Главным богатством Отера был домашний скот: у него было 600 оленей, из них 6 служили приманкой для диких и очень высоко ценились у финов; кроме того 20 штук рогатого скота, 20 овец и 20 свиней. Чем дальше подвигалась вперед норвежская колонизация, тем дальше на север отступали и оленьи стада. Они были как бы признаком лапландской культуры. Недаром Отер заявляет, что он был самым северным норманом из живших на севере. Поэтому его хозяйство и носило лапландский характер. Мы понимаем также. почему в сагах нет ни слова об оленях у норманов. Что касается земледелия в Норвегии, то оно всюду, но в особенности в Галогаланде не может за отсутствием удобной земли процветать теперь. "Та земля, пишет король, которая годится для пастбища и обработки, лежит у моря и все-таки она вся в скалах". И Отер поэтому пахал немного, сколько понадобится, для обихода. Весьма значительный доход Отеру давали подати, которые платили ему лапландцы. Состояли они из мехов, из пуха, рыбьей кости и канатов, сделанных из китовой и моржевой кожи. Все это на Орвар-Оддсаге не оставило ни следа. Мне кажется, что труднее всего было бы забыть сбор дани, если только вообще Одд (= Оттер) этим занимался. Отер мог подметить, что фины и биармийцы говорят почти на одном и том же языке; но Одд не понимает ни звука из разговора биармийцев. Объясняется это, вероятно, тем, что Отер вполне владел "финским" т.е. лапландским языком, так как получая от "финов" подати, он должен был, конечно, быть с ними в общении. Одд, выросший в Беруриоде, почти на юге Норвегии, не имел случая познакомиться с "финским" языком, а поэтому не мог понять и речи биармийцев.
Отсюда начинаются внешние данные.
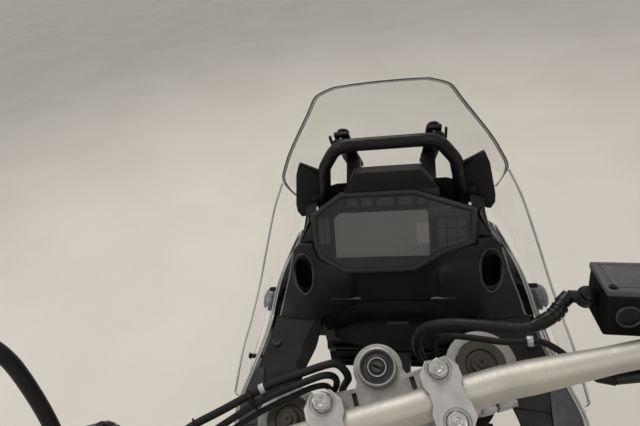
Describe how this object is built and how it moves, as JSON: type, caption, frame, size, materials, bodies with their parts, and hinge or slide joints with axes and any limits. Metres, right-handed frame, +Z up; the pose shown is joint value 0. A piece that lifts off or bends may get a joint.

Кроме того, некоторые подробности показывают, что сага имеет в виду время, когда земледелие получило уже перевес над скотоводством. Ингиальд расспрашивает вещунью прежде всего о погоде, о годовом урожае6; это могло интересовать, конечно, только землепашца. Колдунья предсказывает ему, что он до старости будет жить в Беруриоде, пользуясь общим уважением и в большем почете, и не только он сам, но и его друзья7. Это желание управлять имением до глубокой старости, это стремление установить за собой путем признания патриархальных отношений известный авторитет, могло быть идеалом только земледельческого общества, оно не могло сложиться у китоловов или скотоводов. Мы читаем, что Лоптгена получила в наследство от отца несметные богатства землями и чистыми деньгами8, и далее мы читаем, что Одд перед смертью распоряжаясь своим имуществом, говорит: "хотя остров (Рафниста) и мал, но все же я хочу установить, кто чем должен владеть"9. Отсюда видно, что оставляемое Оддом наследство заключалось в земельных участках. Как ни скудны эти указания, тем не менее, они свидетельствуют о том, что условия жизни, которую изображал составитель Орвар-Оддсаги, расходятся с той обстановкой, в которой жил Отер10.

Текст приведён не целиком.